Reproduce the lines from the one bearing "function part(name, geometry, material, position" through the one bearing "if empty is", inclusive. Copy them exactly; include no other line.
'''
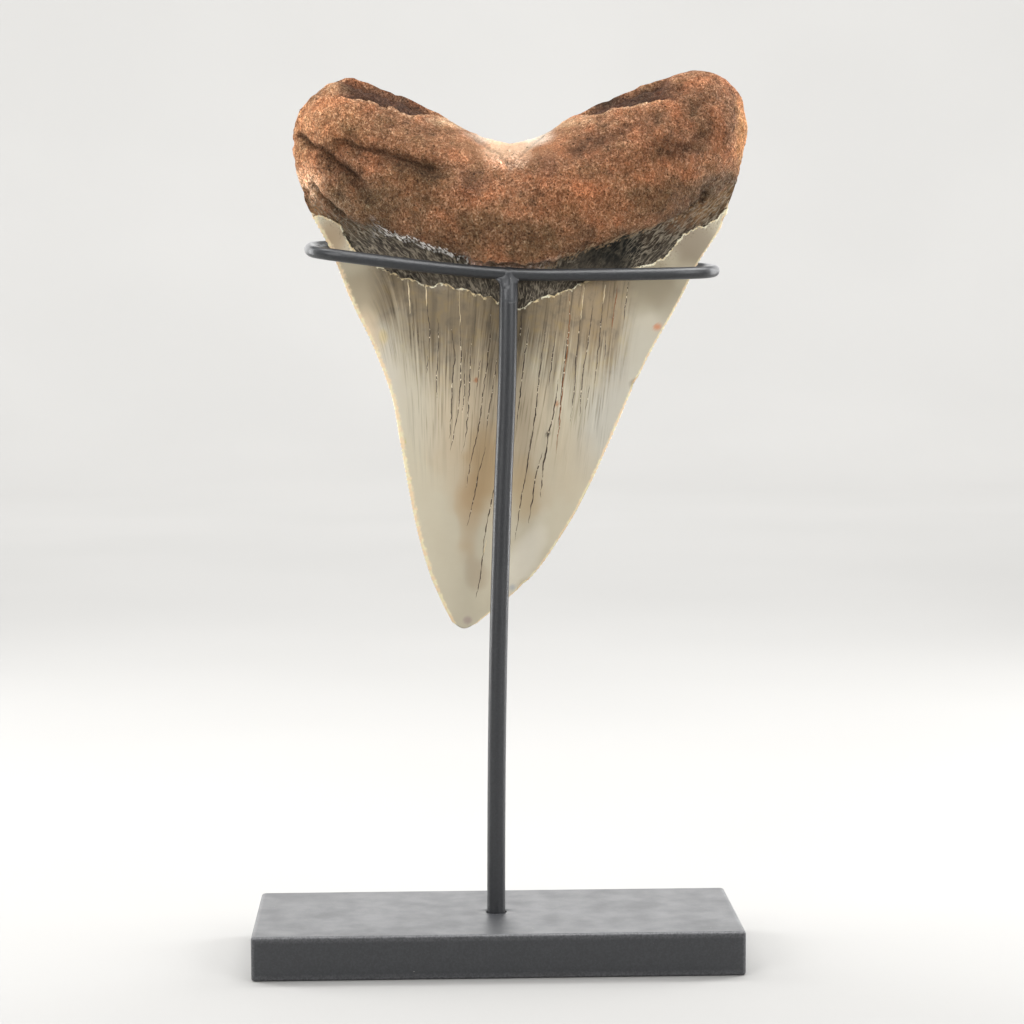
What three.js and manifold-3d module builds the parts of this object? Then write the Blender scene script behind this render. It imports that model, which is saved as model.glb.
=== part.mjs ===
// A megalodon tooth displayed in a wire ring stand.
//
// Millimetres, +Z up, -Y towards the viewer. The origin is the middle of the base's underside.
// A steel plate carries a slightly bowed round post. A closed wire ring is welded across the
// post's top, and the tooth hangs in the ring with its crown down: the thick lip of the root
// rests on the ring's front bar, and the flat back of the root leans on the rear bar.
import * as THREE from 'three'
import { RoundedBoxGeometry } from 'three/addons/geometries/RoundedBoxGeometry.js'
import { mergeGeometries, mergeVertices } from 'three/addons/utils/BufferGeometryUtils.js'
import Module from 'manifold-3d'

const wasm = await Module()
wasm.setup()

// ---------------------------------------------------------------- driving dimensions

const GAP = 0.3 // clearance between two pieces that touch

const BASE = { width: 110, depth: 45, height: 10, edge: 0.6, segments: 2 }

const POST = {
  radius: 2.08,
  sides: 20,
  steps: 14,
  seat: 7, // how deep the foot goes into the base
  weld: [3.45, 0.5, 156.1], // where the ring's wire crosses the post's axis
  // centre line of the bowed rod above the base, as [x, z]
  bow: [[0.05, 22], [0.35, 50], [0.9, 76], [1.9, 105], [2.9, 128], [3.3, 143]],
}

const RING = {
  wire: 1.4, // radius of the wire
  sides: 10,
  steps: 84,
  // centre line from the weld, as [x, y, z], anticlockwise seen from above
  route: [
    [0, 0, 0], [8, 0, -0.3], [15.4, 0.2, -0.3], [29.5, 0.9, -0.2],
    // right end
    [40.5, 2.2, 0], [45.2, 4.6, 0.2], [47.3, 8.6, 0.5], [47.6, 12.5, 0.7],
    [46.6, 17.2, 1.0], [43.4, 20.8, 1.3], [38, 22.4, 1.5],
    // rear bar
    [21.5, 22.8, 2.0], [1.5, 22.9, 2.8], [-18.5, 22.8, 4.3], [-33.5, 22.3, 6.0],
    // left end
    [-40.5, 21, 6.6], [-43.8, 17.8, 6.4], [-45, 14, 6.1], [-44.9, 10.5, 5.6],
    [-43.6, 6.4, 5.1], [-40, 3.6, 4.5],
    // front bar back to the weld
    [-31.2, 1.8, 3.3], [-16.8, 0.6, 1.5], [-6.5, 0.1, 0.5],
  ],
}

// The tooth's own frame: origin at the tip, z up the tooth, y = 0 the plane of the cutting edges
// at the ring, x to the right as the viewer sees it.
const TOOTH = {
  tip: [-7, 15, 74.1], // place of that origin on the stand
  columns: 30,
  crownRows: 20,
  bandRows: 4,
  rootRows: 14,
}

// Heights along the tooth, as a share v from tip to root edge: where the enamel ends, where the
// lip of the root begins, and where the root starts to round over to its upper edge.
const V_MARGIN = 0.6
const V_LIP = 0.68
const V_DOME = 0.8
const LIP_STEP = 0.006 // share of the height over which the lip steps back to the band

// ---------------------------------------------------------------- curves

// A smooth function y(x) through points, with the slope at each point taken from its neighbours.
function through(points) {
  const slopes = points.map((_, i) => {
    const before = points[Math.max(i - 1, 0)]
    const after = points[Math.min(i + 1, points.length - 1)]
    return (after[1] - before[1]) / (after[0] - before[0])
  })
  return (x) => {
    const i = points.findIndex((point) => x < point[0]) - 1
    if (i === -1) return points[0][1]
    if (i < 0) return points.at(-1)[1]
    const [x0, y0] = points[i]
    const [x1, y1] = points[i + 1]
    const span = x1 - x0
    const t = (x - x0) / span
    const rise = t * t * (3 - 2 * t)
    const lead = t * (1 - t) * (1 - t) * slopes[i]
    const trail = t * t * (t - 1) * slopes[i + 1]
    return y0 + (y1 - y0) * rise + span * (lead + trail)
  }
}

const mix = THREE.MathUtils.lerp
const ease = THREE.MathUtils.smoothstep

// ---------------------------------------------------------------- tooth outline

// The two cutting edges and the sides of the root lobes: x at a height z.
const leftEdge = through([
  [1.5, -2.6], [6.3, -5.0], [13.4, -8.0], [25.4, -11.2], [42.8, -14.3], [54, -16.3], [65.1, -20.4],
  [76.2, -25.6], [87.3, -30.0], [95.5, -34.4], [99.4, -36.3], [106.9, -37.8], [113.9, -38.7],
  [119.9, -37.1],
])
const rightEdge = through([
  [1.1, 3.0], [5.4, 8.4], [12, 16.0], [20.4, 22.3], [28.9, 27.5], [42.8, 34.1], [54, 39.0],
  [65.1, 44.6], [76.2, 50.8], [84.5, 55.0], [92.8, 60.3], [101, 63.3], [109.2, 65.6],
  [114.9, 66.5], [122.5, 65.0],
])

// The lines that cross the tooth from edge to edge: z at a distance x.
const tipLine = [[-2.6, 1.5], [0, 0], [3.0, 1.1]]
const marginLine = [
  [-34.4, 95.5], [-27.5, 90.9], [-17.5, 83.4], [-4, 79.3], [11.5, 74.3], [27.3, 79.9],
  [41.7, 84.2], [51.5, 90.1], [62, 97.4],
]
const lipLine = [
  [-36.4, 100.9], [-26.6, 94.5], [-15.1, 90.9], [-3.8, 87.0], [4, 84.8], [12, 84.1], [20, 84.9],
  [32.6, 88.5], [46.8, 93.8], [55.1, 97.7], [63.8, 103.4],
]
const rootLine = [
  [-37.1, 119.9], [-32.1, 124.6], [-25.5, 127.0], [-19, 124.8], [-10.2, 121.4], [-2, 117.4],
  [5.5, 113.4], [11.9, 112.3], [17.4, 113.6], [25.7, 118.1], [36.8, 123.1], [47.9, 127.2],
  [55, 128.7], [61.8, 126.3], [65, 122.5],
]

// One line across the tooth, at the share v of its height.
function crossLine(v, points) {
  const zLeft = points[0][1]
  const zRight = points.at(-1)[1]
  return { v, zLeft, zRight, height: through(points) }
}

const crossLines = [
  crossLine(0, tipLine),
  crossLine(V_MARGIN, marginLine),
  crossLine(V_LIP, lipLine),
  crossLine(1, rootLine),
]

function pointOnLine(line, u) {
  const x = mix(leftEdge(line.zLeft), rightEdge(line.zRight), u)
  return { x, z: line.height(x) }
}

// Front view of the grid: u runs from the left edge to the right edge, v from tip to root. Each
// stretch between two cross lines is blended from them and then stretched to meet both edges.
function outlinePoint(u, v) {
  const above = Math.max(1, crossLines.findIndex((line) => v <= line.v))
  const lower = crossLines[above - 1]
  const upper = crossLines[above]
  const f = (v - lower.v) / (upper.v - lower.v)
  const zLeft = mix(lower.zLeft, upper.zLeft, f)
  const zRight = mix(lower.zRight, upper.zRight, f)
  const missLeft = leftEdge(zLeft) - mix(leftEdge(lower.zLeft), leftEdge(upper.zLeft), f)
  const missRight = rightEdge(zRight) - mix(rightEdge(lower.zRight), rightEdge(upper.zRight), f)
  const low = pointOnLine(lower, u)
  const high = pointOnLine(upper, u)
  return {
    x: mix(low.x, high.x, f) + mix(missLeft, missRight, u),
    z: mix(low.z, high.z, f),
  }
}

// ---------------------------------------------------------------- tooth thickness

// The plane where front and back meet: the crown leans back a little towards the root.
const meetingPlane = through([[0, -3], [0.3, -1], [V_MARGIN, 0], [1, 0.5]])

// Greatest thickness in front of that plane. The enamel stands a little above the band between
// it and the root, and the lip of the root overhangs that band.
const frontDepth = through([
  [0, 0], [0.04, 1.5], [0.12, 3.7], [0.28, 7.2], [0.44, 10.2], [0.585, 12.5], [V_MARGIN, 12.3],
  [0.615, 12.1], [0.665, 12.3],
])
const rootDepth = through([[V_LIP, 15.9], [0.72, 17.4], [V_DOME, 18.3], [1, 17.6]])

// Greatest thickness behind it: a gently crowned, nearly flat back.
const backDepth = through([
  [0, 0], [0.04, 0.9], [0.12, 2.2], [0.28, 4.2], [0.44, 5.6], [V_MARGIN, 6.6], [V_LIP, 6.6],
  [0.84, 6.2], [1, 6],
])

// The root rounds over to its upper edge as a quarter of an ellipse.
function dome(v) {
  const share = Math.max(0, (v - V_DOME) / (1 - V_DOME))
  return Math.sqrt(Math.max(0, 1 - share * share))
}

// Share of the thickness left at a distance s from the middle, -1 to 1. The crown is a lens with
// sharp edges; the root keeps more of its thickness and has round edges.
function across(s, v, crownPower, rootPower, rootRoundness) {
  const toRoot = ease(v, V_MARGIN, V_DOME)
  const power = mix(crownPower, rootPower, toRoot)
  const roundness = mix(1, rootRoundness, toRoot)
  return Math.pow(1 - Math.pow(Math.abs(s), power), roundness)
}

function toothFront(u, v) {
  const { x, z } = outlinePoint(u, v)
  const depth = v < V_LIP ? frontDepth(v) : rootDepth(v)
  const y = meetingPlane(v) - depth * dome(v) * across(2 * u - 1, v, 2.05, 2.2, 0.6)
  return [x, y, z]
}

function toothBack(u, v) {
  const { x, z } = outlinePoint(u, v)
  const y = meetingPlane(v) + backDepth(v) * dome(v) * across(2 * u - 1, v, 2.4, 3, 0.6)
  return [x, y, z]
}

// ---------------------------------------------------------------- meshes

// A surface of two parameters sampled on a grid, facing +normal when flip is false.
function sheet(surface, us, vs, flip) {
  const positions = vs.flatMap((v) => us.flatMap((u) => surface(u, v)))
  const index = []
  for (let row = 0; row + 1 < vs.length; row += 1) {
    for (let column = 0; column + 1 < us.length; column += 1) {
      const a = row * us.length + column
      const b = a + 1
      const c = b + us.length
      const d = a + us.length
      index.push(...(flip ? [a, c, b, a, d, c] : [a, b, c, a, c, d]))
    }
  }
  const geometry = new THREE.BufferGeometry()
  geometry.setAttribute('position', new THREE.Float32BufferAttribute(positions, 3))
  geometry.setIndex(index)
  return geometry
}

function span(from, to, steps, shape = (t) => t) {
  return Array.from({ length: steps + 1 }, (_, i) => mix(from, to, shape(i / steps)))
}

function toothGeometry() {
  const closerAtEdges = (t) => 0.4 * t + 0.3 * (1 - Math.cos(Math.PI * t))
  const closerAtTop = (t) => Math.sin((Math.PI / 2) * t)
  const us = span(0, 1, TOOTH.columns, closerAtEdges)
  const vs = [
    ...span(0, V_MARGIN, TOOTH.crownRows, (t) => Math.pow(t, 1.15)).slice(0, -1),
    ...span(V_MARGIN, V_LIP - LIP_STEP, TOOTH.bandRows),
    ...span(V_LIP, 1, TOOTH.rootRows, closerAtTop),
  ]
  const front = sheet(toothFront, us, vs, false)
  const back = sheet(toothBack, us, vs, true)
  return mergeVertices(mergeGeometries([front, back]), 1e-3)
}

function solid(geometry) {
  const bare = geometry.clone()
  bare.deleteAttribute('normal')
  bare.deleteAttribute('uv')
  const merged = mergeVertices(bare, 1e-3)
  const index = merged.index.array
  return new wasm.Manifold(new wasm.Mesh({
    numProp: 3,
    vertProperties: new Float32Array(merged.attributes.position.array),
    triVerts: new Uint32Array(index),
  }))
}

function fromSolid(manifold) {
  const { vertProperties, triVerts } = manifold.getMesh()
  const geometry = new THREE.BufferGeometry()
  geometry.setAttribute('position', new THREE.BufferAttribute(vertProperties, 3))
  geometry.setIndex(new THREE.BufferAttribute(triVerts, 1))
  return geometry
}

// The plate with softly rounded edges and a blind hole for the post's foot.
function baseGeometry() {
  const { width, depth, height, edge, segments } = BASE
  const plate = new RoundedBoxGeometry(width, depth, height, segments, edge)
  plate.translate(0, 0, height / 2)
  const holeDepth = POST.seat + GAP
  const overshoot = 1
  const radius = POST.radius + GAP
  const hole = new THREE.CylinderGeometry(radius, radius, holeDepth + overshoot, 32)
  hole.rotateX(Math.PI / 2)
  hole.translate(0, 0, height - holeDepth + (holeDepth + overshoot) / 2)
  return fromSolid(solid(plate).subtract(solid(hole)))
}

function circle(radius, sides) {
  const points = Array.from({ length: sides }, (_, i) => {
    const angle = (2 * Math.PI * i) / sides
    return new THREE.Vector2(radius * Math.cos(angle), radius * Math.sin(angle))
  })
  return new THREE.Shape(points)
}

// The rod from its seat in the base up to just under the ring's wire.
function postGeometry() {
  const foot = [0, 0, BASE.height - POST.seat]
  const shoulder = [0, 0, BASE.height]
  const top = [POST.weld[0], 0, POST.weld[2] - RING.wire - GAP]
  const bow = POST.bow.map(([x, z]) => [x, 0, z])
  const points = [foot, shoulder, ...bow, top].map((point) => new THREE.Vector3(...point))
  return new THREE.ExtrudeGeometry(circle(POST.radius, POST.sides), {
    steps: POST.steps,
    extrudePath: new THREE.CatmullRomCurve3(points),
  })
}

function ringGeometry() {
  const points = RING.route.map((point) => new THREE.Vector3(...point))
  const route = new THREE.CatmullRomCurve3(points, true)
  return new THREE.TubeGeometry(route, RING.steps, RING.wire, RING.sides, true)
}

// ---------------------------------------------------------------- the object

const powderCoat = new THREE.MeshStandardMaterial({ color: 0x2c2d2f, roughness: 0.6, metalness: 0.3 })
const fossil = new THREE.MeshStandardMaterial({ color: 0x9b8468, roughness: 0.5, metalness: 0 })

function part(name, geometry, material, position = [0, 0, 0]) {
  const mesh = new THREE.Mesh(geometry, material)
  mesh.name = name
  mesh.position.set(...position)
  return mesh
}

const stand = new THREE.Group()
stand.add(part('base', baseGeometry(), powderCoat))
stand.add(part('post', postGeometry(), powderCoat))
stand.add(part('ring', ringGeometry(), powderCoat, POST.weld))

const display = new THREE.Group()
display.add(stand)
display.add(part('tooth', toothGeometry(), fossil, TOOTH.tip))

export default display
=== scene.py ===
"""A fossil shark tooth displayed in a wire ring on a steel stand.

Lengths in the classes are millimetres and are turned into metres when a mesh is made. The tooth has its
own frame: origin at the tip, x to the right, y away from the viewer, z up the tooth.
"""

import itertools
import logging
import math
from collections.abc import Sequence
from dataclasses import dataclass, field
from enum import Enum

import bmesh
import bpy
import numpy as np
from mathutils import Matrix


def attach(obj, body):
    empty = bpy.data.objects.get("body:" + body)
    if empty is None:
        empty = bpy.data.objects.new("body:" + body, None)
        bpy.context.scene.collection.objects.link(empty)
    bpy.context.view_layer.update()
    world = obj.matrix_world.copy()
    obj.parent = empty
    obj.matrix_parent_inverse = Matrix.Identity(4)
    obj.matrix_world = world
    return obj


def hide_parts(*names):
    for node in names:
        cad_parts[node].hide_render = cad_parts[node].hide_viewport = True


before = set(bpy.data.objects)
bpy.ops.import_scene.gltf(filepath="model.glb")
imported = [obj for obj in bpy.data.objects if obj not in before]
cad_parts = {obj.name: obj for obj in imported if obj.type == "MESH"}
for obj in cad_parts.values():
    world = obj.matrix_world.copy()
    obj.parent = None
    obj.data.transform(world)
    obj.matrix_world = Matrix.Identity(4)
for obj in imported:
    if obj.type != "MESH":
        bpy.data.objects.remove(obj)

log = logging.getLogger("tooth_stand")

MM = 0.001
BODY = "root"

Array = np.ndarray
Object = bpy.types.Object
Tree = bpy.types.NodeTree
Socket = bpy.types.NodeSocket
Material = bpy.types.Material
Points = tuple[tuple[float, ...], ...]
Colour = tuple[float, float, float]
Place = tuple[float, float, float]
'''
◆ **THE OUTPUT**
function part(name, geometry, material, position = [0, 0, 0]) {
  const mesh = new THREE.Mesh(geometry, material)
  mesh.name = name
  mesh.position.set(...position)
  return mesh
}

const stand = new THREE.Group()
stand.add(part('base', baseGeometry(), powderCoat))
stand.add(part('post', postGeometry(), powderCoat))
stand.add(part('ring', ringGeometry(), powderCoat, POST.weld))

const display = new THREE.Group()
display.add(stand)
display.add(part('tooth', toothGeometry(), fossil, TOOTH.tip))

export default display
=== scene.py ===
"""A fossil shark tooth displayed in a wire ring on a steel stand.

Lengths in the classes are millimetres and are turned into metres when a mesh is made. The tooth has its
own frame: origin at the tip, x to the right, y away from the viewer, z up the tooth.
"""

import itertools
import logging
import math
from collections.abc import Sequence
from dataclasses import dataclass, field
from enum import Enum

import bmesh
import bpy
import numpy as np
from mathutils import Matrix


def attach(obj, body):
    empty = bpy.data.objects.get("body:" + body)
    if empty is None:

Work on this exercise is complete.